Une victoire claire et nette
«Obtenir une victoire aussi claire, aussi nette, avec des développements juridiques aussi courageux de la cour, c’est vraiment une immense satisfaction» s’est félicité à Strasbourg, le conseiller national vert vaudois Raphaël Mahaim, membre du collectif d’avocats des Ainées pour le climat.

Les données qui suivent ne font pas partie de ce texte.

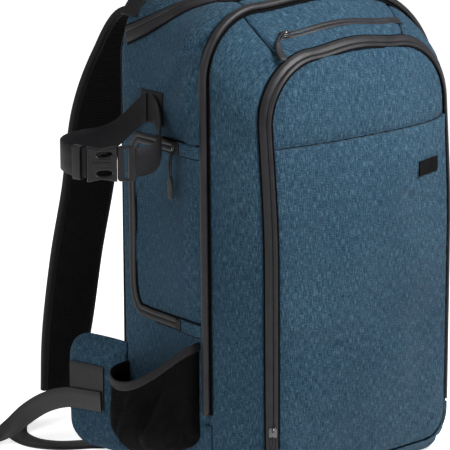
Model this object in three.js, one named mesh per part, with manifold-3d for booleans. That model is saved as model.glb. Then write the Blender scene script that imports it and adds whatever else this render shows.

Traduisez: ce jugement, sur lequel vont maintenant se pencher toutes les organisations écologistes de la planète, est potentiellement un formidable levier pour une CEDH très souvent pilonnée par les critiques pour ses condamnations des États en matière de gestion des migrants. La Suisse et son gouvernement, en conséquence, vont devenir un terrain de jeu et d’affrontement juridique dont le Conseil de l’Europe sera aussi le théâtre. Ce qui rend encore plus compliqué, pour Alain Berset, d’aller chercher les voix indispensables à sa nomination.
Société civile
La Cour européenne des droits de l’homme est indépendante. La décision de sa grande chambre composée de 17 juges, qui ne peut pas faire l’objet d’un appel, va être évidemment soumise à interprétation. Mais comment justifier, désormais, que certains des 27 pays de l’Union européenne portent leur voix sur Alain Berset, alors que l’actuel Commissaire européen à la justice est en lice pour diriger le Conseil de l’Europe, après avoir raté la marche du secrétariat général en 2019?
La mobilisation des partis verts, des organisations écologistes issues de la société civile, et aussi celle des médias, seront dans les prochaines semaines de terribles chambres d’écho pour le candidat d’une Helvétie aujourd’hui fustigée.